**OBJECTIVE**. Output only the lines from the start of the entries through the line holding "# square that they stand on.". Each line must match the original exactly.

>>>>>

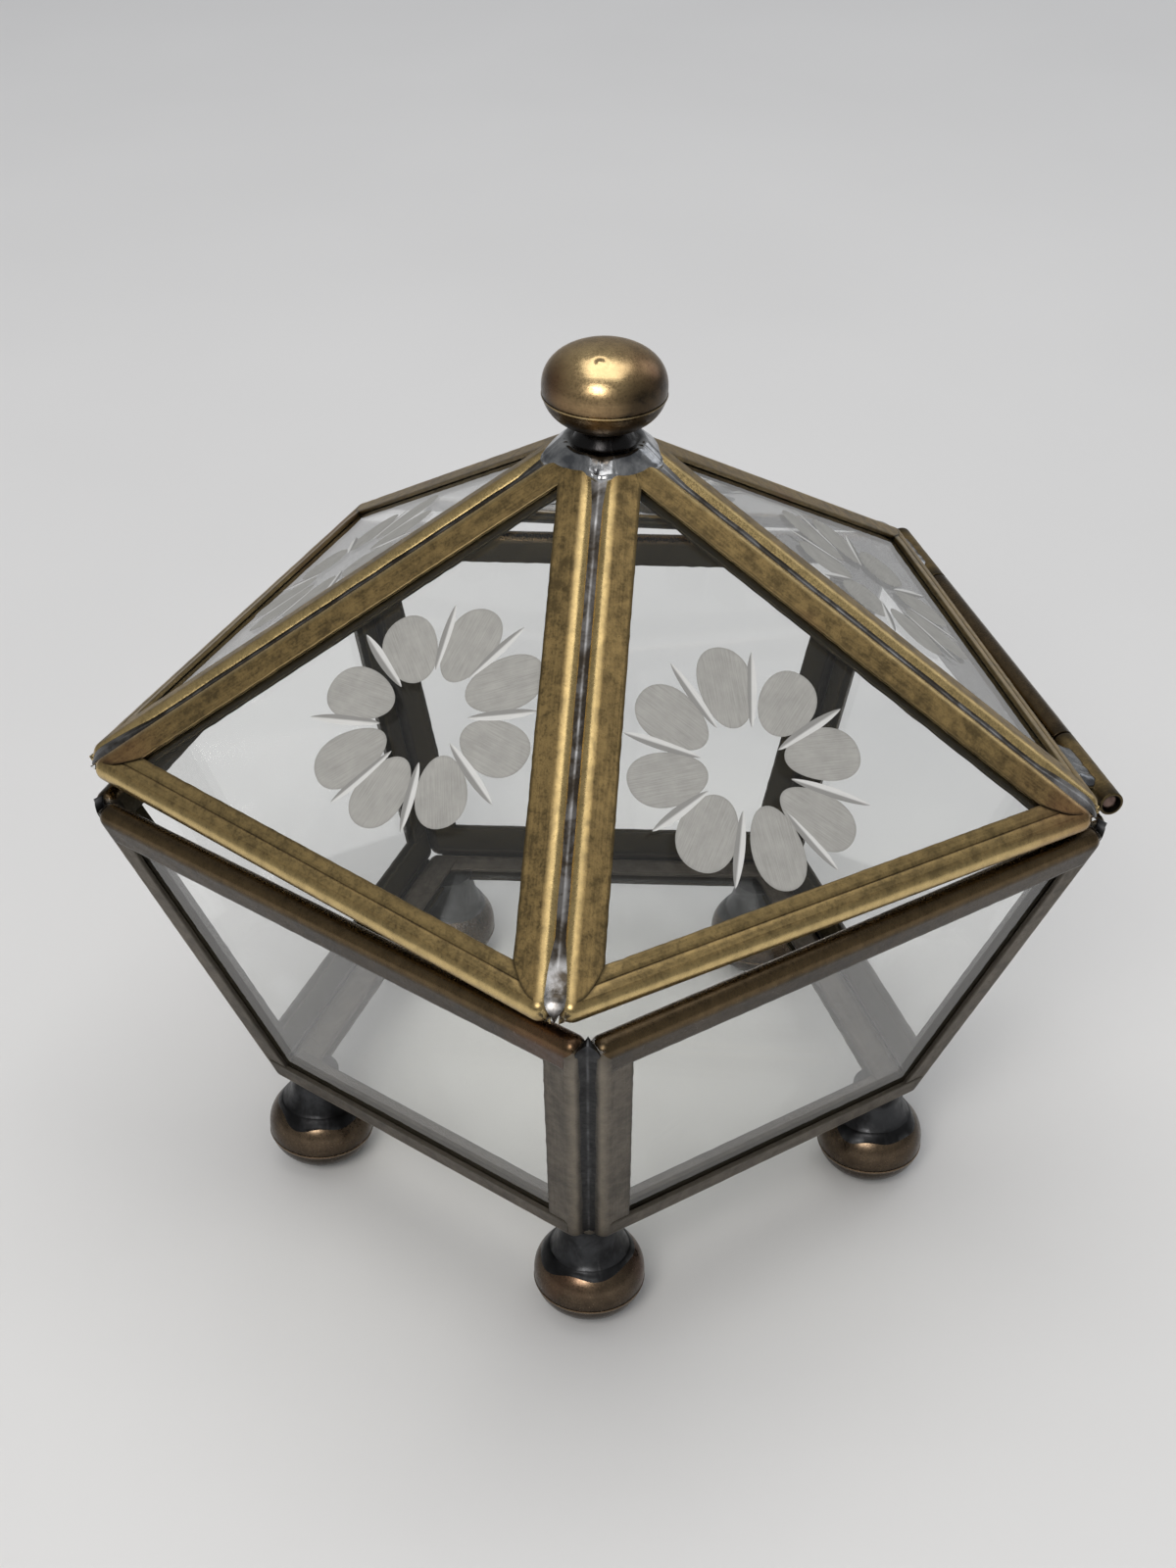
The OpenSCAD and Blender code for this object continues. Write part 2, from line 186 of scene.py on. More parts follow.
def wrapped(points: Array, marks: Marks, uv: Array, finish: int = 0, capped: bool = False) -> Patch:
    """Makes a patch of a grid of points whose columns go round.

    Args:
        points: The points, rows x cols x 3, in millimetres.
        marks: Values for the finish, which spread over rows x cols.
        uv: Surface coordinates, rows x cols x 2.
        finish: Which of the piece's finishes it has.
        capped: Whether its first and last rows are closed with a face.

    Returns:
        The patch. Points that coincide are merged later, by build().
    """
    rows, cols = points.shape[:2]
    faces = grid_faces(rows, cols).tolist()
    if capped:
        faces += [list(range(cols))[::-1], [(rows - 1) * cols + c for c in range(cols)]]
    flat = {name: np.broadcast_to(value, (rows, cols)).reshape(-1) for name, value in marks.items()}
    return Patch(points.reshape(-1, 3), faces, uv.reshape(-1, 2), flat, finish)


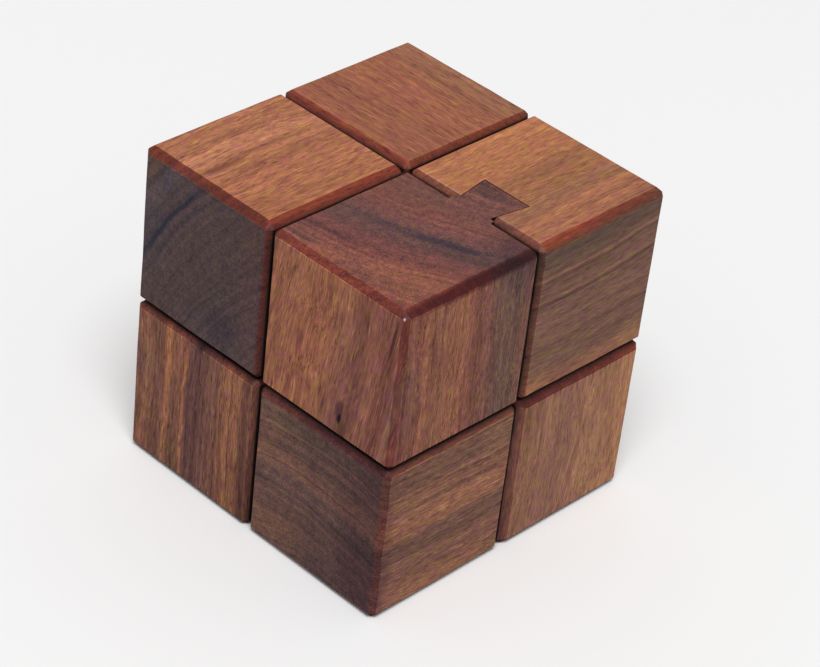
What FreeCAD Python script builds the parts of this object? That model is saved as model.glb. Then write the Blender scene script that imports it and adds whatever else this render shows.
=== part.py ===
import FreeCAD, Part
import Sketcher
import os

# A two by two by two cube made of eight bevelled hardwood cubes, each held to a
# neighbour by a through-cut sliding dovetail.  X runs right, Y runs back and Z runs
# up.  The cube stands on four of its cubes, and the origin is the middle of the
# square that they stand on.

# ------------------------------------------------------------------ driving sizes
# Millimetres, and degrees for the angle.
SIZES = [
    ("cube_edge", 30.0),        # each cube, face to face
    ("seam", 0.3),              # air between the faces of two neighbouring cubes
    ("bevel_leg", 1.0),         # sanded bevel along every edge of a cube
    ("tongue_neck", 7.3),       # width of a tongue where it leaves its cube
    ("groove_land", 2.46),      # wood left between the two grooves of a cube
    ("flank_angle", 9.0),       # how far each flank of a tongue leans outwards
    ("bevel_stop", 1.0),        # a bevel ends this far short of a tongue
    ("flank_clearance", 0.15),  # between a flank and the groove, across the groove
    ("tip_clearance", 0.2),     # between the tip and the floor of the groove
]

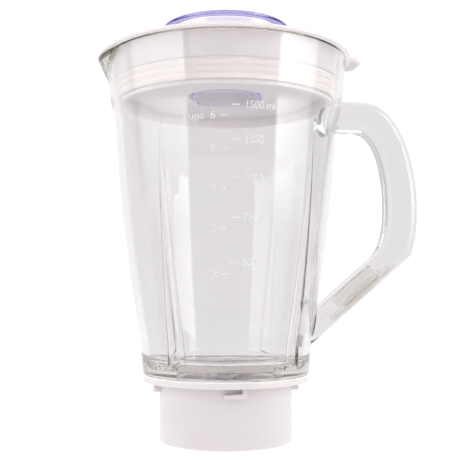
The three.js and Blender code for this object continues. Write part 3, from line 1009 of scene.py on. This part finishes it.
glass_jar()
graduation()
lid()
lid_inner_plate()
lid_seal()
filler_cap()
collar()

# ---- stage, light and camera -------------------------------------------------------------

CAMERA_AZIMUTH = -7.2  # degrees from the object's front, positive towards its handle
BACKDROP_GLOW = 1.06
FLOOR_GLOW = 0.80
WORLD_GLOW = 0.70
TOP_GLOW = 0.7


def plane_mesh(name, size_x, size_y):
    bm = bmesh.new()
    corners = ((-1, -1), (1, -1), (1, 1), (-1, 1))
    bm.faces.new([bm.verts.new((x * size_x / 2, y * size_y / 2, 0)) for x, y in corners])
    mesh = bpy.data.meshes.new(name)
    bm.to_mesh(mesh)
    bm.free()
    plane = bpy.data.objects.new(name, mesh)
    bpy.context.scene.collection.objects.link(plane)
    return plane


def backdrop():
    """A wide white sheet behind the object, lit evenly."""
    sheet = plane_mesh("backdrop", 14, 9)
    sheet.location = (0, 3.2, 3.2)
    sheet.rotation_euler = (math.radians(90), 0, 0)
    material, tree, shader = node_material("backdrop")
    shader.inputs["Base Color"].default_value = (0, 0, 0, 1)
    shader.inputs["Specular IOR Level"].default_value = 0
    shader.inputs["Roughness"].default_value = 1
    shader.inputs["Emission Color"].default_value = WHITE_GLOW
    shader.inputs["Emission Strength"].default_value = BACKDROP_GLOW
    sheet.data.materials.append(material)


def floor():
    plane = plane_mesh("floor", 14, 14)
    plane.location = (0, 0, -0.0004)
    material, tree, shader = node_material("floor")
    tree.links.new(tinted(tree, noise(tree, 3, 3), (0.24, 0.24, 0.24), (0.27, 0.27, 0.27)),
                   shader.inputs["Base Color"])
    shader.inputs["Roughness"].default_value = 0.9
    shader.inputs["Specular IOR Level"].default_value = 0.1
    shader.inputs["Emission Color"].default_value = WHITE_GLOW
    shader.inputs["Emission Strength"].default_value = FLOOR_GLOW
    plane.data.materials.append(material)


def soft_box(name, azimuth, distance, height, size, glow, far_glow):
    """An upright light on the camera's side, brightest along its edge nearest the camera.

    azimuth is measured from the camera's direction, positive to the right of the picture.
    """
    a = math.radians(azimuth + CAMERA_AZIMUTH)
    middle = Vector((AXIS_X * MM, 0, height))
    place = middle + Vector((math.sin(a), -math.cos(a), 0)) * distance
    data = bpy.data.lights.new(name, "AREA")
    data.shape = "RECTANGLE"
    data.size, data.size_y = size
    data.energy = math.pi * size[0] * size[1]
    data.use_nodes = True
    tree = data.node_tree
    emission = tree.nodes["Emission"]
    across = tree.nodes.new("ShaderNodeNewGeometry")
    split = tree.nodes.new("ShaderNodeSeparateXYZ")
    ramp = tree.nodes.new("ShaderNodeMapRange")
    tree.links.new(across.outputs["Parametric"], split.inputs["Vector"])
    tree.links.new(split.outputs["X"], ramp.inputs["Value"])
    near, far = (glow, far_glow) if azimuth < 0 else (far_glow, glow)
    ramp.inputs["To Min"].default_value = far
    ramp.inputs["To Max"].default_value = near
    fade = tree.nodes.new("ShaderNodeMapRange")
    fade.interpolation_type = "SMOOTHSTEP"
    fade.inputs["From Max"].default_value = 0.32
    tree.links.new(split.outputs["Y"], fade.inputs["Value"])
    both = tree.nodes.new("ShaderNodeMath")
    both.operation = "MULTIPLY"
    tree.links.new(ramp.outputs["Result"], both.inputs[0])
    tree.links.new(fade.outputs["Result"], both.inputs[1])
    tree.links.new(both.outputs["Value"], emission.inputs["Strength"])
    light = bpy.data.objects.new(name, data)
    light.location = place
    light.rotation_mode = "QUATERNION"
    light.rotation_quaternion = (middle - place).to_track_quat("-Z", "Y")
    bpy.context.scene.collection.objects.link(light)


def top_light():
    data = bpy.data.lights.new("top_light", "AREA")
    data.shape = "RECTANGLE"
    data.size, data.size_y = 1.6, 1.2
    data.energy = math.pi * data.size * data.size_y * TOP_GLOW
    light = bpy.data.objects.new("top_light", data)
    light.location = (0, 0.2, 1.5)
    bpy.context.scene.collection.objects.link(light)


def world():
    scene_world = bpy.data.worlds.new("studio")
    scene_world.use_nodes = True
    background = scene_world.node_tree.nodes["Background"]
    background.inputs["Color"].default_value = (0.97, 0.98, 1, 1)
    background.inputs["Strength"].default_value = WORLD_GLOW
    bpy.context.scene.world = scene_world


def camera():
    distance, height, pitch = 0.518, 0.0941, 4.05
    data = bpy.data.cameras.new("camera")
    data.lens = 63.8
    data.sensor_width = 36
    data.clip_start, data.clip_end = 0.01, 50
    cam = bpy.data.objects.new("camera", data)
    a, e = math.radians(CAMERA_AZIMUTH), math.radians(pitch)
    axis = Vector((AXIS_X * MM, 0, 0))
    cam.location = axis + Vector((math.sin(a), -math.cos(a), 0)) * distance + Vector((0, 0, height))
    yaw = math.radians(0.283)
    look = Vector((-math.sin(a - yaw) * math.cos(e), math.cos(a - yaw) * math.cos(e), math.sin(e)))
    cam.rotation_mode = "QUATERNION"
    cam.rotation_quaternion = look.to_track_quat("-Z", "Y")
    bpy.context.scene.collection.objects.link(cam)
    bpy.context.scene.camera = cam


floor()
backdrop()
world()
soft_box("soft_box_right", 70, 0.85, 0.42, (0.62, 0.9), 4.6, 1.4)
soft_box("soft_box_left", -66, 0.85, 0.42, (0.92, 0.9), 2.9, 1.0)
top_light()
camera()
bpy.context.scene.view_settings.view_transform = "Standard"
paths = bpy.context.scene.cycles  # light turns many times inside thick glass
paths.max_bounces = 32
paths.transmission_bounces = 32
paths.glossy_bounces = 32
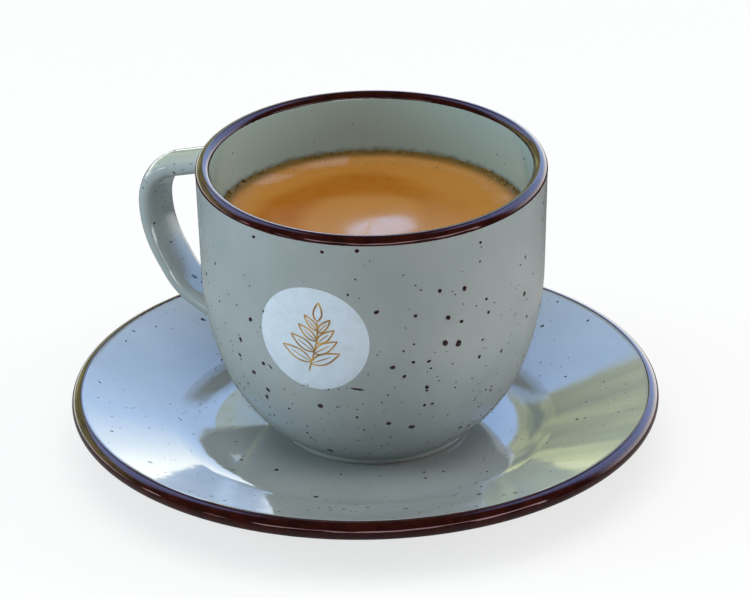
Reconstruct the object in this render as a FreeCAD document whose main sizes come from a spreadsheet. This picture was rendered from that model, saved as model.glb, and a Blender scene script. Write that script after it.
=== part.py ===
import FreeCAD, Part
import math
import os

import Sketcher
from FreeCAD import Placement, Rotation, Vector

# A cup of black coffee on its saucer, in speckled stoneware.
# The saucer stands on its foot ring at height 0, with its centre at the origin. The cup stands on the
# saucer's flat well, a little off centre, and its handle points along -X. Millimetres, +Z up.
# Four pieces: saucer, cup (with its handle, one fired piece), coffee, and the crema that floats on it.

os.makedirs("parts", exist_ok=True)
doc = FreeCAD.newDocument("coffee_cup")

# alias, value, what it is
SIZES = [
    ("saucer_radius", 74.6, "outside radius of the saucer"),
    ("saucer_rim_height", 16.9, "height of the top of the saucer's rim"),
    ("saucer_edge_radius", 2.4, "radius of the saucer's rounded edge, half its thickness"),
    ("well_height", 7.0, "height of the flat well that the cup stands on"),
    ("well_margin", 4.95, "how far inside the cup's belly the flat part of the well ends"),
    ("well_curve_radius", 30.0, "radius of the hollow curve between well and flange"),
    ("saucer_foot_radius", 44.0, "outside radius of the saucer's foot ring"),
    ("saucer_foot_width", 4.0, "width of the saucer's foot ring"),
    ("saucer_foot_height", 2.5, "hollow under the saucer, inside its foot ring"),
    ("foot_rounding", 0.8, "rounding of the edges that the foot rings stand on"),
    ("cup_off_centre_x", 1.99, "how far the cup stands from the saucer's centre, along X"),
    ("cup_off_centre_y", 1.45, "the same along Y"),
    ("handle_bearing", 180.0, "direction that the handle points to, in degrees from +X"),
    ("cup_height", 73.2, "height of the cup from its foot to the top of its lip"),
    ("lip_outer_radius", 44.2, "outside radius of the lip"),
    ("lip_rounding", 1.8, "radius of the rounded lip, half its thickness"),
    ("belly_radius", 43.35, "outside radius where the wall starts to turn in"),
    ("belly_height", 44.6, "height of that place above the cup's foot"),
    ("side_curve_radius", 76.0, "radius of the gentle curve below the belly"),
    ("bowl_start_height", 20.2, "height where the gentle curve meets the bowl's curve"),
    ("cup_wall", 4.5, "thickness of the wall at the belly"),
    ("cup_floor_height", 6.0, "height of the cup's inner floor above its foot"),
    ("cup_foot_radius", 24.0, "outside radius of the cup's foot ring"),
    ("cup_foot_width", 3.5, "width of the cup's foot ring"),
    ("cup_foot_height", 1.4, "height of the cup's foot ring"),
    ("handle_reach", 69.2, "distance from the cup's axis to the outermost point of the handle's centre line"),
    ("handle_side_height", 45.5, "height of that outermost point"),
    ("handle_arm_slope", 20.0, "fall of the handle's upper arm away from the cup, in degrees"),
    ("handle_shoulder_radius", 12.5, "radius of the handle's upper bend"),
    ("handle_side_radius", 25.0, "radius of the handle's long side"),
    ("handle_lean", 36.0, "lean of the handle's straight run from upright, in degrees"),
    ("handle_heel_height", 27.3, "height where the handle turns in towards the cup"),
    ("handle_heel_radius", 17.0, "radius of that turn"),
    ("handle_root_radius", 23.0, "distance from the axis of the handle's lower end, hidden in the wall"),
    ("handle_root_height", 10.5, "height of the handle's lower end"),
    ("handle_width", 11.2, "width of the handle's strap"),
    ("handle_thickness", 5.8, "thickness of the handle's strap"),
    ("handle_edge_radius", 2.3, "radius of the strap's rounded edges"),
    ("handle_edge_drop", 0.4, "how far those edges lie towards the fingers"),
    ("handle_blend", 2.0, "fillet between handle and cup"),
    ("coffee_level", 57.0, "height of the drink's surface above the cup's foot"),
    ("crema_thickness", 3.0, "thickness of the foam that floats on the coffee"),
    ("meniscus_height", 0.7, "how far the foam climbs at the wall"),
    ("fill_gap", 0.02, "clearance between the drink and the cup"),
]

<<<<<

**RESULT OF THIS TASK**.
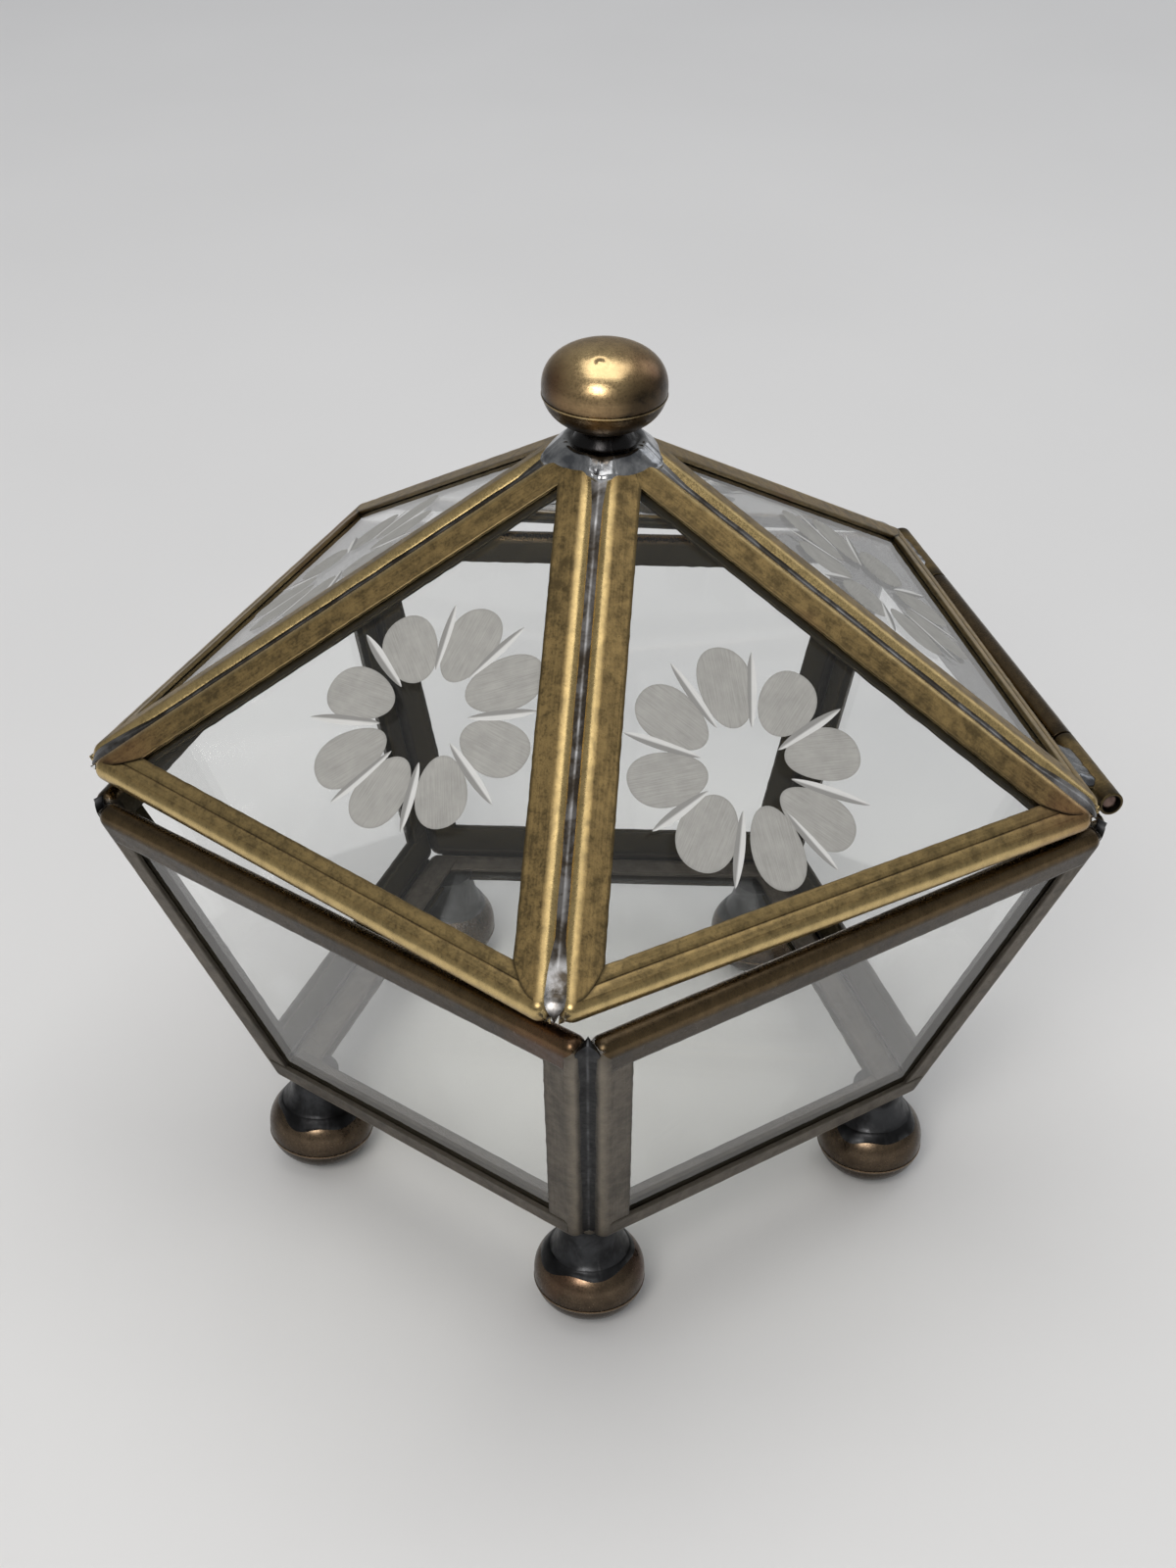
The OpenSCAD and Blender code for this object continues. Write part 2, from line 186 of scene.py on. More parts follow.
def wrapped(points: Array, marks: Marks, uv: Array, finish: int = 0, capped: bool = False) -> Patch:
    """Makes a patch of a grid of points whose columns go round.

    Args:
        points: The points, rows x cols x 3, in millimetres.
        marks: Values for the finish, which spread over rows x cols.
        uv: Surface coordinates, rows x cols x 2.
        finish: Which of the piece's finishes it has.
        capped: Whether its first and last rows are closed with a face.

    Returns:
        The patch. Points that coincide are merged later, by build().
    """
    rows, cols = points.shape[:2]
    faces = grid_faces(rows, cols).tolist()
    if capped:
        faces += [list(range(cols))[::-1], [(rows - 1) * cols + c for c in range(cols)]]
    flat = {name: np.broadcast_to(value, (rows, cols)).reshape(-1) for name, value in marks.items()}
    return Patch(points.reshape(-1, 3), faces, uv.reshape(-1, 2), flat, finish)


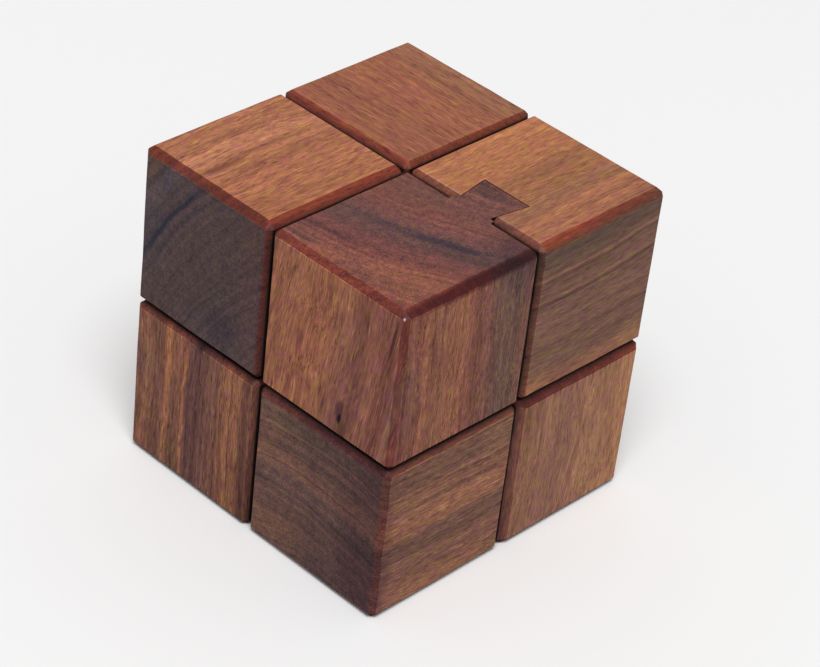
What FreeCAD Python script builds the parts of this object? That model is saved as model.glb. Then write the Blender scene script that imports it and adds whatever else this render shows.
=== part.py ===
import FreeCAD, Part
import Sketcher
import os

# A two by two by two cube made of eight bevelled hardwood cubes, each held to a
# neighbour by a through-cut sliding dovetail.  X runs right, Y runs back and Z runs
# up.  The cube stands on four of its cubes, and the origin is the middle of the
# square that they stand on.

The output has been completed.